Something that doesn't occur: evoking much in the way of interest in any of the film's characters, their fates and — seeing that the killer lurks among them — their motivations. This absence of intrigue springs from the same problem that plagued Murder on the Orient Express, because Branagh is still too enamoured with himself as Poirot to give his co-stars anything substantial to do. Almost anyone could've played the S.S. Karnak's passengers, aka a Christie-standard motley crew, as that's how little a splash this cast makes. Gadot does declare that the steamboat has "enough champagne to fill the Nile" like she's in a camp farce, which definitely stands out, but mostly Death on the Nile is an exercise in squandering talent. Bening is woefully underused, and Saunders and French's on-screen reunion is a wasted comic opportunity. It speaks volumes that an on-autopilot Hammer, aka the one star Branagh might now wish faded into the background, is so prominent. It also helps remind viewers that the flick is stale in multiple ways: shot in 2019, it was originally slated to release that December.
Production delays, COVID-19 and just general release-schedule tinkering mean that Death on the Nile now arrives after Belfast, which Branagh made during the pandemic — and the films' close proximity to each other doesn't help this whodunnit. The man behind the two movies has always liked on-screen excess, even if he's not in the centre of the frame, but here all of his visual bombast plays like meaningless gloss. The swooping camerawork doesn't quite sell the extravagant setting as much as it exposes Branagh's style-first approach, and demonstrates a lack of care about whether he's drawing the audience into the story. Cameras circle, the score soars and the feature is fashioned like an epic, but like the cruise's victims, there's no sign of a pulse. The inconsistent pacing, dragging through the setup and then speeding through Poirot's crucial sleuthing like it couldn't be over fast enough, also lands a fatal blow.
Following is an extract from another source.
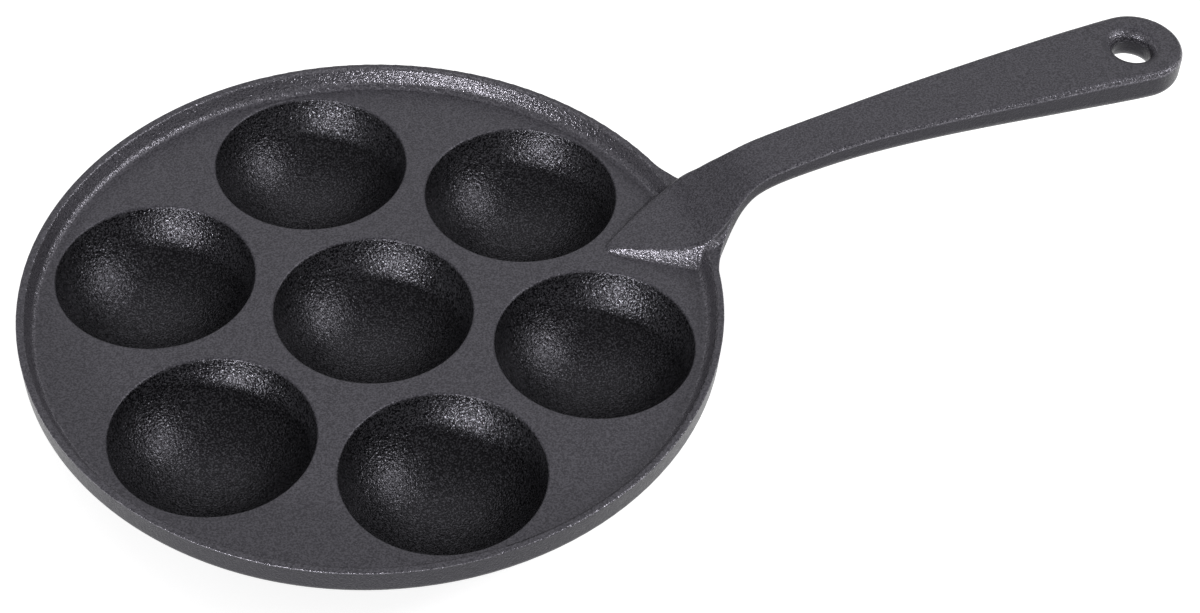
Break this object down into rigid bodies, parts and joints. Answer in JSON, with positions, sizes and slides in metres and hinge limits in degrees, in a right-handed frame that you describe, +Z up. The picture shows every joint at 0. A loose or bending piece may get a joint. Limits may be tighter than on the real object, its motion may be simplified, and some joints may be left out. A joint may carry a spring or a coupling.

It doesn't help that the film's also-lacking predecessor already felt like it was stretching its setup, and jumping on a trend that'd seen plenty of other brilliant masterminds reach screens lately (at the time, Sherlock Holmes adaptations were everywhere, or so it seemed). Now, Death on the Nile sails into a world where Knives Out did the eccentric detective bit far smarter and better, that delightful hit is similarly getting a sequel this year, and the likes of Only Murders in the Building and The Afterparty have been unfurling immensely entertaining murder-mystery antics in streaming queues, too. Mostly, though, Branagh's second Poirot outing suffers from being so infatuated with what Murder on the Orient Express did to box-office success — and what the filmmaker himself did as its star — that it's largely happy to merely repeat the feat. There's more moustache here, and an evident effort to spin the plot's threads around love's tangled webs, but neither was ever going to keep this bogged-down slog afloat.